新入社員のひょんな一言から、改めてワークスタイル/ライフスタイルについて考えて整理するきっかけをもらったわけですが、考えてみるとこの課題、「4つのところ」に整理できるなと思いました。「仕事の場所」「働くところ」「暮らすところ」「住むところ」。この4つをそれぞれの観点から選択できればいいのでしょうけど、「仕事」がそうはさせなかった。
仕事の場所が、働く場所にならざるを得ず、そして、暮らす場所にせざるを得ない。住む場所はもはや必要最低限。仕事をするために、暮らしを自由に選択できない。「素敵だな」という理由で暮らしを選択するのは難しい、よくよく考えたらちょっと窮屈だよなぁ、と改めて考えさせられました。

そんな状況だと、手当への考え方も、『仕事』に「働く場所」も「暮らす場所」も「住む場所」も合わせる代わりに(会社都合)、住宅手当や地域手当を支給するという、ある意味”補填”的なものでした。なので、もらって”当たり前”になるし、会社も”経費”と考え削減を検討したり。何だかお互いの我慢の上に成り立っているという感じでした。

働く場所も暮らす場所も住む場所も、仕事の(ある意味)犠牲になってきた

一方、「くらし手当」や「すまい手当」は、社員それぞれが自分の”素敵だな”と思う価値観に沿ってワークライフスタイルを考え、それに対して会社がきちんと支援する、言わば社員の決意に対する応援。受け取る側も払う側もとてもポジティブ。そこが大きな違いなんですよね。きっとその方が幸せに働けるし。

くらし手当も、自分が選んだ地域やコミュニティに(おこがましいですが)ちょっぴり貢献できるのでは、とも思っています。

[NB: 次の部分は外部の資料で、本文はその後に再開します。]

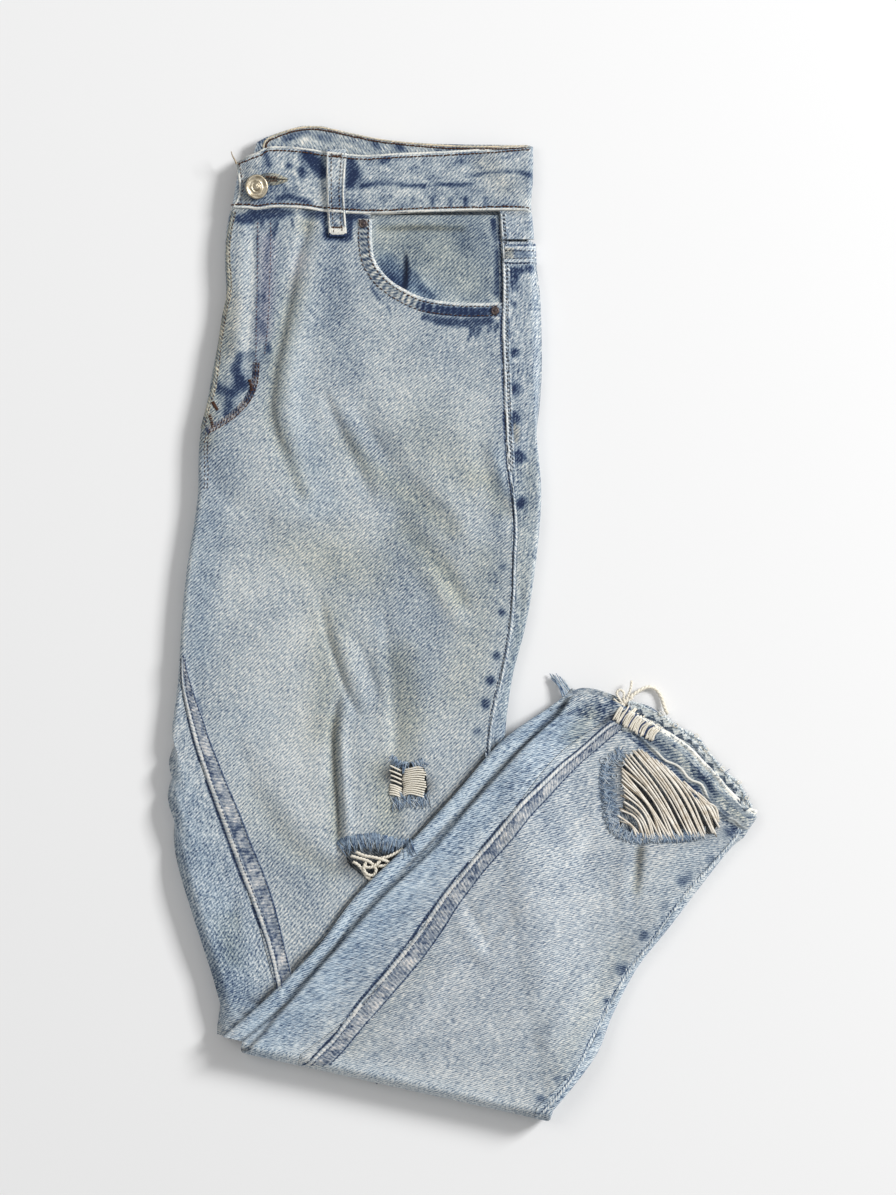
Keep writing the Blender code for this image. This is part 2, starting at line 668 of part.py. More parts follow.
def add_pocket_facing(leg, denim):
    """Facing that shows in the pocket mouth, one layer below the front panel."""
    stations = []
    for y in even(THIGH_ROWS[0].left_y, FACING_LOW, 9):
        position = position_of(y)
        start = leg.cloth_at(FACING_LEFT - leg.ends(position)[0].x)
        end = side_seam(leg, position) - 0.1
        stations.append([(position, cloth) for cloth in even(start, end, 8)])
    return add_leg_wall("left_pocket_facing", leg, stations, FACING_WALL, denim, drop=CLOTH + SEAM_GAP)


def position_of(y):
    """Position along the thigh of a height in the plan, where its rows are level."""
    for index, (upper, lower) in enumerate(zip(THIGH_ROWS, THIGH_ROWS[1:])):
        if lower.left_y <= y:
            return index + (upper.left_y - y) / (upper.left_y - lower.left_y)
    return len(THIGH_ROWS) - 1.0


def add_waistband(denim):
    """Left half of the waistband: front stretch on top, round the side, back stretch below."""
    base = LAYER_PITCH
    radius = WAIST_HEIGHT / 2
    parts = even(0.0, 1.0, WAIST_STEPS)
    columns = []
    for row in WAIST_ROWS:
        columns.append([Vector((row.low_x + (row.top_x - row.low_x) * part,
                                row.low_y + (row.top_y - row.low_y) * part, base + 2 * radius))
                        for part in parts])
    last = WAIST_ROWS[-1]
    for angle in (65.0, 35.0, 0.0, -35.0, -65.0):
        turn = math.radians(angle)
        share = (90.0 - angle) / 180.0
        top_y = last.top_y + (last.back_y - last.top_y) * share
        columns.append([Vector((WAIST_RIGHT[0] + (WAIST_RIGHT[1] - WAIST_RIGHT[0]) * part
                                - radius * (1.0 - math.cos(turn)),
                                last.low_y + (top_y - last.low_y) * part,
                                base + radius + radius * math.sin(turn))) for part in parts])
    for row in reversed(WAIST_ROWS):
        columns.append([Vector((row.low_x + (row.back_x - row.low_x) * part + 3.0 * (1.0 - part),
                                row.low_y + (row.back_y - row.low_y) * part, base)) for part in parts])
    grid = [[column[step] for column in columns] for step in range(WAIST_STEPS)]
    return add_wall("waistband_left", grid, WAIST_WALL, 1.0, denim)


def add_right_upper(leg, count, finish):
    """Right leg's upper part and its half of the waistband, hidden below, as one rounded solid."""
    radius = leg.radius
    top = []
    bottom = []

    def add_row(width, spot_at):
        for distance in slab_distances(width, radius, count):
            depth = edge_depth(distance, width, radius)
            spot = spot_at(distance)
            top.append(Vector((spot.x, spot.y, 2 * radius - depth)))
            bottom.append(Vector((spot.x, spot.y, depth)))

    for share in (1.0, 0.55, 0.1):
        left = HIDDEN_WAIST_LOW[0].lerp(HIDDEN_WAIST_TOP[0], share)
        right = HIDDEN_WAIST_LOW[1].lerp(HIDDEN_WAIST_TOP[1], share)
        width = (right - left).length

        def waist_spot(distance):
            part = distance / width
            rise = HIDDEN_WAIST_RISE * share * math.exp(-((part - 0.22) / 0.16) ** 2)
            return left.lerp(right, part) + Vector((0.0, rise))

        add_row(width, waist_spot)
    positions = stepped((0.0, 5.0, 4), (5.0, 11.0, 7), (11.0, leg.last - 0.06, 3))
    for position in positions:
        add_row(leg.width(position), lambda distance: leg.place(position, distance, 0.0))
    return add_shell("right_leg_upper", top, bottom, grid_faces(len(positions) + 3, count + 4), finish)


def add_hem(name, leg, length, finish):
    """Turned-up hem, a ring wall all round the end of a leg."""
    quarter = leg.radius * math.pi / 2
    rows = []
    for position in even(leg.last, leg.last + length, 4):
        flat = leg.width(position) - 2 * leg.radius
        over_right = quarter + flat
        row = even(-quarter, quarter, 5)
        row += even(quarter, over_right, 18)[1:]
        row += even(over_right, over_right + 2 * quarter, 5)[1:]
        row += even(over_right + 2 * quarter, over_right + 2 * quarter + flat, 18)[1:-1]
        rows.append([(position, cloth) for cloth in row])
    return add_leg_wall(name, leg, rows, HEM_WALL, finish, ring=True)


def add_comb(name, paths, finish):
    """Strands that stand apart, with their roots in one narrow backing strip."""
    points = []
    faces = []
    bases = []
    for path in paths:
        first = len(points)
        for index, spot in enumerate(path):
            ahead = path[min(index + 1, len(path) - 1)] - path[max(index - 1, 0)]
            aside = Vector((-ahead.y, ahead.x, 0.0)).normalized() * (THREAD_WIDTH / 2)
            points += [spot + aside, spot - aside]
            if index:
                at = first + 2 * index
                faces.append((at - 2, at - 1, at + 1, at))
        ahead = (path[1] - path[0]).normalized() * THREAD_BACKING
        ahead.z = 0.0
        points += [points[first] - ahead, points[first + 1] - ahead]
        back = len(points) - 2
        faces.append((back, back + 1, first + 1, first))
        bases.append((first, first + 1, back, back + 1))
    for upper, lower in zip(bases, bases[1:]):
        faces.append((upper[3], lower[2], lower[0], upper[1]))
    lower_points = [point - Vector((0.0, 0.0, THREAD_THICKNESS)) for point in points]
    return add_shell(name, points, lower_points, faces, finish)


def crossing_paths(ends, count, surface, bow=0.0, steps=4):
    """Threads that cross a rip just under the cloth, from one edge to the other."""
    first, last = ends
    paths = []
    for index in range(count):
        part = index / (count - 1)
        root = Vector((first.root_x, first.root_y)).lerp(Vector((last.root_x, last.root_y)), part)
        tip = Vector((first.tip_x, first.tip_y)).lerp(Vector((last.tip_x, last.tip_y)), part)
        aside = Vector((root.y - tip.y, tip.x - root.x)).normalized() * bow * (1.0 - part)
        path = []
        for step in range(steps):
            share = step / (steps - 1)
            spot = root.lerp(tip, share) + aside * math.sin(math.pi * share)
            path.append(Vector((spot.x, spot.y, surface(spot.x, spot.y) - CLOTH - THREAD_BELOW)))
        paths.append(path)
    return paths


def thigh_top(x, y):
    return LAYER_PITCH + LEG_HEIGHT + thigh_relief(x, y) * uncovered(x, y)


def shin_top(x, y):
    return upper_support(x, y) + LEG_HEIGHT + shin_relief(x, y)


def add_belt_loop(denim):
    """Strap over the waistband, from behind its top edge to just below it."""
    across = even(LOOP_FOOT_X - LOOP_WIDTH / 2, LOOP_FOOT_X + LOOP_WIDTH / 2, 5)
    highest = max(thigh_top(x, y) for x in across for y in (270.0, 278.0, 286.0))
    foot = highest + SEAM_GAP + LOOP_THICKNESS
    band = LAYER_PITCH + WAIST_HEIGHT + SEAM_GAP + LOOP_THICKNESS
    profile = [(269.5, foot), (274.0, foot + 0.1), (281.0, foot + 0.8), (288.0, band + 0.7),
               (300.0, band + 1.4), (314.0, band + 1.4), (325.0, band + 0.8), (329.0, band + 0.2),
               (330.8, band - 1.4), (330.9, band - 3.2)]
    grid = []
    for y, z in profile:
        centre = LOOP_FOOT_X + (LOOP_TOP_X - LOOP_FOOT_X) * (y - 269.5) / 60.0
        row = []
        for part in even(-0.5, 0.5, 4):
            row.append(Vector((centre + LOOP_WIDTH * part, y, z)))
        grid.append(row)
    return add_wall("belt_loop_front", grid, LOOP_THICKNESS, 1.0, denim)


def add_turned(name, centre, level, profile, sides, finish):
    """Round piece from rings of (radius, height), closed at both ends."""
    points = []
    for radius, height in profile:
        for step in range(sides):
            angle = 2 * math.pi * step / sides
            points.append(Vector((centre[0] + radius * math.cos(angle), centre[1] + radius * math.sin(angle),
                                  level + height)))
    return add_closed_rings(name, points, sides, 40.0, finish)


def add_closed_rings(name, points, sides, sharp_degrees, finish):
    """Solid through rings of points, closed at both ends."""
    faces = grid_faces(len(points) // sides, sides, ring=True)
    faces.append(tuple(reversed(range(sides))))
    faces.append(tuple(range(len(points) - sides, len(points))))
    mesh = bpy.data.meshes.new(name)
    mesh.from_pydata([point * MM for point in points], [], faces)
    turn_outwards(mesh)
    mesh.shade_smooth()
    mesh.set_sharp_from_angle(angle=math.radians(sharp_degrees))
    piece = bpy.data.objects.new(name, mesh)
    piece.data.materials.append(finish)
    bpy.context.scene.collection.objects.link(piece)
    return piece


def add_loose_thread(finish):
    """Round thread along a path, closed at both ends."""
    path = [Vector(point) for point in LOOSE_THREAD]
    points = []
    for index, spot in enumerate(path):
        ahead = path[min(index + 1, len(path) - 1)] - path[max(index - 1, 0)]
        aside = Vector((-ahead.y, ahead.x, 0.0)).normalized()
        for step in range(LOOSE_THREAD_SIDES):
            angle = 2 * math.pi * step / LOOSE_THREAD_SIDES
            points.append(spot + (aside * math.cos(angle) + UP * math.sin(angle)) * LOOSE_THREAD_RADIUS)
    return add_closed_rings("loose_thread", points, LOOSE_THREAD_SIDES, 60.0, finish)


def main():
    for old in list(bpy.data.objects):
        bpy.data.objects.remove(old, do_unlink=True)
    denim = add_finish("denim", (0.42, 0.48, 0.52), 0.9)
    denim_back = add_finish("denim back", (0.34, 0.42, 0.50), 0.9)
    denim_lower = add_finish("denim lower leg", (0.36, 0.40, 0.48), 0.9)
    denim_band = add_finish("denim band", (0.40, 0.45, 0.50), 0.9)
    thread = add_finish("cotton thread", (0.78, 0.74, 0.66), 0.95)
    brass = add_finish("worn brass", (0.52, 0.40, 0.22), 0.35, 1.0)

    left_thigh = Leg(THIGH_ROWS, lambda x, y: LAYER_PITCH, thigh_relief, -1.0, share_free=uncovered,
                     top_edge=waist_low_edge)
    right_thigh = Leg(THIGH_ROWS, lambda x, y: 0.0, thigh_relief, -1.0, out_left="tuck", out_right=-2.0)
    left_shin = Leg(SHIN_ROWS, support, shin_relief, 1.0, share_free=lambda x, y: 0.0, out_left="roll",
                    out_right=-3.0, seam=False)
    right_shin = Leg(SHIN_ROWS, upper_support, shin_relief, 1.0, folded=True)

    add_right_upper(right_thigh, 8, denim_back)
    yoke_end = position_of(YOKE_LOW)
    above = [0.0, yoke_end / 2]
    below = stepped((yoke_end, 5.0, 7), (5.0, 8.5, 7), (8.5, 9.15, 8), (9.15, 11.0, 5), (11.0, 14.0, 5),
                    (14.0, left_thigh.last - 0.02, 1))
    add_back("left_yoke", left_thigh, above + [yoke_end - 0.014], 4, denim_back)
    add_back("left_back", left_thigh, below, 4, denim_back)
    add_left_front(left_thigh, above + below, denim)
    add_pocket_facing(left_thigh, denim_back)
    add_waistband(denim_band)
    add_belt_loop(denim_band)

    button_seat = LAYER_PITCH + WAIST_HEIGHT + SEAM_GAP
    add_turned("button", BUTTON_CENTRE, button_seat,
               [(3.2, 0.0), (3.2, 0.7), (BUTTON_RADIUS - 0.8, 0.8), (BUTTON_RADIUS, 1.3),
                (BUTTON_RADIUS - 0.5, BUTTON_HEIGHT), (BUTTON_RADIUS - 2.0, BUTTON_HEIGHT - 0.4),
                (3.4, BUTTON_HEIGHT - 0.4), (2.6, BUTTON_HEIGHT + 0.5)], BUTTON_SIDES, brass)
    rivet_profile = [(RIVET_RADIUS, 0.0), (RIVET_RADIUS, 0.4), (RIVET_RADIUS * 0.6, RIVET_HEIGHT)]
    for name, spot in RIVETS.items():
        add_turned(name, spot, thigh_top(*spot) + SEAM_GAP, rivet_profile, RIVET_SIDES, brass)

    body = even(0.0, right_shin.last - 0.03, SHIN_STEPS)
    fold = [-1.0 + step / FOLD_STEPS for step in range(FOLD_STEPS)]
    rounded = [(0.0, 0.35), (0.02, 0.75), (0.06, 1.0)]
    inner_body = even(0.0, left_shin.last - 0.04, SHIN_STEPS)
    add_slab("left_leg_lower", left_shin, rounded + [(position, 1.0) for position in inner_body[1:]], 18,
             denim_lower)
    add_hem("left_hem", left_shin, HEM_WIDTH + LEFT_HEM_BEYOND, denim_lower)
    add_back("right_back", right_shin, fold + body, 14, denim_lower)
    low = LAYER_PITCH + CLOTH + RIP_FLOOR
    right_front = add_leg_wall("right_front", right_shin, front_stations(right_shin, fold + body, 16),
                               CLOTH, denim_lower)
    cut(right_front, add_cutter("shin rip cutter", SHIN_RIP, low, STACK_HEIGHT, denim_lower))
    add_hem("right_hem", right_shin, HEM_WIDTH, denim_lower)

    add_comb("knee_threads_small", crossing_paths(SMALL_RIP_ENDS, SMALL_RIP_THREADS, thigh_top), thread)
    add_comb("knee_threads_large", crossing_paths(LARGE_RIP_ENDS, LARGE_RIP_THREADS, thigh_top), thread)
    add_comb("shin_threads", crossing_paths(SHIN_RIP_ENDS, SHIN_RIP_THREADS, shin_top, SHIN_RIP_BOW), thread)
    tassel = []
    for strand in TASSEL_STRANDS:
        tassel.append([Vector((strand.root_x, strand.root_y, TASSEL_ROOT_Z)),
                       Vector((strand.crest_x, strand.crest_y, TASSEL_CREST_Z)),
                       Vector((strand.tip_x, strand.tip_y, TASSEL_TIP_Z))])
    add_comb("hem_tassel", tassel, thread)
    add_loose_thread(thread)


main()
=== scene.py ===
"""Looks of the folded ripped jeans: cloth, seams, stitches, frayed rips and hems.

Sizes are in millimetres and become metres where a mesh is made. The plan tables use view units:
one unit is 0.7 mm, x runs to the right and y runs down from the upper left corner of the view.
"""
import math
from collections import namedtuple

import bpy
import numpy as np
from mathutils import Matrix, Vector
from mathutils.bvhtree import BVHTree


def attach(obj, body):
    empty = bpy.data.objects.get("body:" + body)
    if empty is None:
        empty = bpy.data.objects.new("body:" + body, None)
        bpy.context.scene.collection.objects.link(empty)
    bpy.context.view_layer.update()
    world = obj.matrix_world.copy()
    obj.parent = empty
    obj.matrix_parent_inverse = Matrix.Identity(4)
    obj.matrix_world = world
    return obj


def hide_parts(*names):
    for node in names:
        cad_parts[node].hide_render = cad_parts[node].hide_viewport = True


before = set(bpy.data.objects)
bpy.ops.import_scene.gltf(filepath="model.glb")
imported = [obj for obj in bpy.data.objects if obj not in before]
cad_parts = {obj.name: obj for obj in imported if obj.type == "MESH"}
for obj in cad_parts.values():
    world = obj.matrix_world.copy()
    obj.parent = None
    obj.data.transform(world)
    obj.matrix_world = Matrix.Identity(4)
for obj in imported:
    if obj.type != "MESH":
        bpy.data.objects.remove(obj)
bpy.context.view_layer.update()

MM = 0.001
UNIT = 0.7
PLAN_X = 462.0
PLAN_Y = 621.5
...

実は今回の制度は、「仕事」と「生活」の間にある「と」の部分を、もう一度真面目に考えてみようというトライアルの一環です。ここがもっと自由になれば、どこで働いてもいいし、誰と働いてもいいし、どんな場所で暮らしたってどこに住んだっていい。ただ、まだこの「と」の部分がとても不自由で、そして、企業の多くがこの「と」の部分が意外に重要だ、ということに無自覚。だったら、失敗していいし、賛同されなくてもいいから、やってしまおうと。

モザイクワークという会社は、こういう仕組みを考え出し、実行し、皆さんにもどうぞどうぞと提供する会社です。なにかありましたら、いつでもお気軽にお声がけください。

ちなみに、当の新入社員は、私に言った翌週には家を決め引越手配を完了し、退去手続きも全て終えるという、今までにない動きを見せてみんなを驚かせてくれました。